2.3 Working Envelope

The working envelope (WE) is defined as the envelope of displacement vectors a particle can be moved by a potential field. The WE is dynamic in that it changes due to the velocity of the particle and the time lapse until the next control cycle. WE limits the motion of the particle.

The WE is numerically computed. By using the coordinate values at equally spaced, regular grid points as the displacement vectors of a particle with certain elapsed time and initial velocity of the particle, solutions to Eq. (7) are sought. The grid points where solutions exist form a lump. By connecting the boundary of this lump with a loop composed of line segments, one gets the WE. Feldman's algorithm [12] is used for computing the loop pruning the spurious branches. Furthermore, the entire interior set of grid points to the loop are checked to determine if they have solutions. Each point with no solution is recalculated with smaller square elements for computing the initial guess point to see if that would lead to solutions. In cases where this recursive refinement does not eventually lead to a solution, an average of neighboring solutions is used as the solution.

2.4 User Interface

The operator steers the particle with a cursor, which is a small spherical ball that is position controlled by the stylus of the haptic device. The operator moves the cursor to the particle of interest and presses the button attached to the stylus and then the particle is rigidly glued to the cursor. The system is now in the steering mode. The system then shows the WE of the particle in question. The WE depends on the time lapse between the user control cycles and the velocity of the particle. The haptic stylus shows no resistance when the particle is moved inside the WE yet encounters a virtual haptic wall when the particle is moved outside the WE. A simple linear spring model is used to render the wall.

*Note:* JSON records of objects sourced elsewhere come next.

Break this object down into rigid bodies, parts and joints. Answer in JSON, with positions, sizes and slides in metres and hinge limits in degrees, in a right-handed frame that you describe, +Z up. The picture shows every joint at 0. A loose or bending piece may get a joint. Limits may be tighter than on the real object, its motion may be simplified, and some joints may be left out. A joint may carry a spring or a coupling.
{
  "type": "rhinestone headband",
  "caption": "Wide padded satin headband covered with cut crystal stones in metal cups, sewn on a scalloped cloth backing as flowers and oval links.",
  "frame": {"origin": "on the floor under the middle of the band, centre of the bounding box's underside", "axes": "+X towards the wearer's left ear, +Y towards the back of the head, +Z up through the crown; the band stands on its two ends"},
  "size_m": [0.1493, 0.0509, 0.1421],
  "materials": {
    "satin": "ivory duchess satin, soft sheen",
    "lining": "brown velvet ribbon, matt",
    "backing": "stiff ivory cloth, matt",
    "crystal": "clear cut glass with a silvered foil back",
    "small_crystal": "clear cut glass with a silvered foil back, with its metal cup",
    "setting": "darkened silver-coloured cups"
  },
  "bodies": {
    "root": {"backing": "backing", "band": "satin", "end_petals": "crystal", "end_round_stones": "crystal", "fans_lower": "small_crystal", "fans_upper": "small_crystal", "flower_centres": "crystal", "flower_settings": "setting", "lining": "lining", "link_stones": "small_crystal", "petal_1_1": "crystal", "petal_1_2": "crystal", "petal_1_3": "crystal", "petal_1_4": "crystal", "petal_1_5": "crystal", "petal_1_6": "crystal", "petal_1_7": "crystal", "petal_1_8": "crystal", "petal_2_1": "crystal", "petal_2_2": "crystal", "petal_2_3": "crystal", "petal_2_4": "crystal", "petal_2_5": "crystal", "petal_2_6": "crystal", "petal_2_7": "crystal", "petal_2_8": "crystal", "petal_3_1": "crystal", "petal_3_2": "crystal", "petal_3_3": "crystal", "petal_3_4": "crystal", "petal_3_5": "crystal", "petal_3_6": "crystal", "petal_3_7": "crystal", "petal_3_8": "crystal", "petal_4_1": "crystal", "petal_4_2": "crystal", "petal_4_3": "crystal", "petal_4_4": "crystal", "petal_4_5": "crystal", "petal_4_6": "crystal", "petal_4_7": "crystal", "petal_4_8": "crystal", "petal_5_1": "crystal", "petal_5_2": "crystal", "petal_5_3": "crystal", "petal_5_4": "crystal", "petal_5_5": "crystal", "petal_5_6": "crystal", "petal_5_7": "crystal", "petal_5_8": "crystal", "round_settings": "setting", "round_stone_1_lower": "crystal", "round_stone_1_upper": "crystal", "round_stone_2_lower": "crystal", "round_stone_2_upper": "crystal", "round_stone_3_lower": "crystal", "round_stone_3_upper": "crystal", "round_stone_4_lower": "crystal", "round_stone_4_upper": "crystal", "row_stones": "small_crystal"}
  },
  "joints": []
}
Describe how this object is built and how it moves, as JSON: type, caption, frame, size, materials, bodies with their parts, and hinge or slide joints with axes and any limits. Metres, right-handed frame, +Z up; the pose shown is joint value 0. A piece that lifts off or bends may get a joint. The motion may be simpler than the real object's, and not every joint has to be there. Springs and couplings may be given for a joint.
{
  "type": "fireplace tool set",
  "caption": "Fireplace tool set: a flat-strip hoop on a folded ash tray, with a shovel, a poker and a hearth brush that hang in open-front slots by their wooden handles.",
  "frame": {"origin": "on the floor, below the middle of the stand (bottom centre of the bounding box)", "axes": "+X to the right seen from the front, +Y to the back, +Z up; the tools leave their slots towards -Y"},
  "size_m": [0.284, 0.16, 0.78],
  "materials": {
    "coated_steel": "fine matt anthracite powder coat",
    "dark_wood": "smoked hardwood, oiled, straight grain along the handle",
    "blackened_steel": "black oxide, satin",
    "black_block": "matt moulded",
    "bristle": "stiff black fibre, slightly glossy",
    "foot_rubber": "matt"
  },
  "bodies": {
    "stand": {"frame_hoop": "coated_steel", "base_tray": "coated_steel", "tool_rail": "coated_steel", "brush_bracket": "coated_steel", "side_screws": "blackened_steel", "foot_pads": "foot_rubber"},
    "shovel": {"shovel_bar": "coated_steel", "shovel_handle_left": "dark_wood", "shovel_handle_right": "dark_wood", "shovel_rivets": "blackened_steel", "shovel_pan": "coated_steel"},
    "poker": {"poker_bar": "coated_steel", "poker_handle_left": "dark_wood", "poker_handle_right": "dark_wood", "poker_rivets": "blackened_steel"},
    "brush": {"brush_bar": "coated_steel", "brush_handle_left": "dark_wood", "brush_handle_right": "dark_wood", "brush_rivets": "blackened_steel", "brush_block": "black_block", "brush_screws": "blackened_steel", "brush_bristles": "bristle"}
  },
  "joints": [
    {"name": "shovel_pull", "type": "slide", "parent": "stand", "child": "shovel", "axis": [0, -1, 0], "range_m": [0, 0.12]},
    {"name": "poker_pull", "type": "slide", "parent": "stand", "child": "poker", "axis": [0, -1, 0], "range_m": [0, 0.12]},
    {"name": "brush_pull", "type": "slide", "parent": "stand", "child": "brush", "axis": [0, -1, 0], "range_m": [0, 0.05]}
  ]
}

The ellipse in Fig. 1 (a) represents the WE of the particle at the center. When the commanded displacement of the particle is within the boundary of the WE, such as the two arrows that are inside the ellipse, the operator experiences no reaction force, and the particle is moved to that position indirectly by the movement of the potential field. In Fig. 1 (b), however, the commanded displacement is outside the boundary of the WE. In this case the displacement intersects with the WE and the particle is moved up only to the intersection point. The excess amount of the displacement command (initial displacement command subtracted by the modified displacement command) is used to determine the relative magnitude of the reaction force. This way the operator would sense a virtual wall at the WE. Notice this way the particle would still move when the issuing command is physically incorrect. This maximizes the capability of the optical tweezers.

[FIGURE 1 OMITTED]

3. Results

The results are divided into three subsections. Firstly, understanding of the particle trajectory is gained with various experiments. Secondly, the numerical results in computing the laser position and WE is given. Lastly, the virtual environment is presented.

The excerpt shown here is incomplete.